Cgroups (control groups)

Control Groups (cgroups) are a Linux kernel feature that allows you to allocate, limit, and monitor the resources (such as CPU, memory, I/O, and network bandwidth) used by a group of processes.

control groups allocate a specific amount of resources (eg: CPU core or memory) to a groups of processes. For example a container running a database can be limited to use only 2 GB of memory. Cgroups prevent processes from exceeding the allocated resources.

Union File System

Docker uses a union file system to efficiently manage container images and layers. It leverages OverlayFS is a union mount filesystem implementation for Linux. So basically with the overlayFS, and more specifically the overlay2 storage driver which docker uses contains 3 layers.

Base Layer

Overlay Layer

Diff Layer

Let’s see each and every layer in Detail

Base Layer

The base layer contains the foundational files for the file system and is set to read-only. When you pull an image, such as Ubuntu, this image represents the base layer. Simply put, you can think of it as the starting point or foundation for your container.

Overlay Layer

The overlay layer is the primary workspace where users interact. It initially displays the base layer's content but allows users to make changes, including modifying files. When modifications occur, the changes are not directly applied here but are instead stored in a separate layer. This layer presents a unified view by combining the base layer with any updates from the diff layer, prioritizing files from the diff layer over those in the base layer.
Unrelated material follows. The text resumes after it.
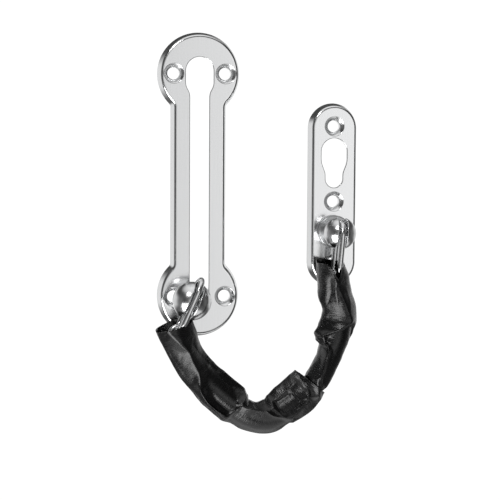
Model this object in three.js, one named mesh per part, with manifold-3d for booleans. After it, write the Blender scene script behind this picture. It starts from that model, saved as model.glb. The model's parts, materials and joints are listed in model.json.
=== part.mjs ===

If you're familiar with Docker, this layer represents the view you interact with when running a container.

Diff Layer

The diff layer stores all modifications made in the overlay layer.

You might wonder what happens when a file in the base layer is modified. The solution lies in the concept of "copy-on-write." When a change is made to a file that already exists in the base layer, the overlay filesystem duplicates the file into the diff layer, and the updates are applied to this copy. This process ensures seamless functioning of the union filesystem, making copy-on-write a critical mechanism.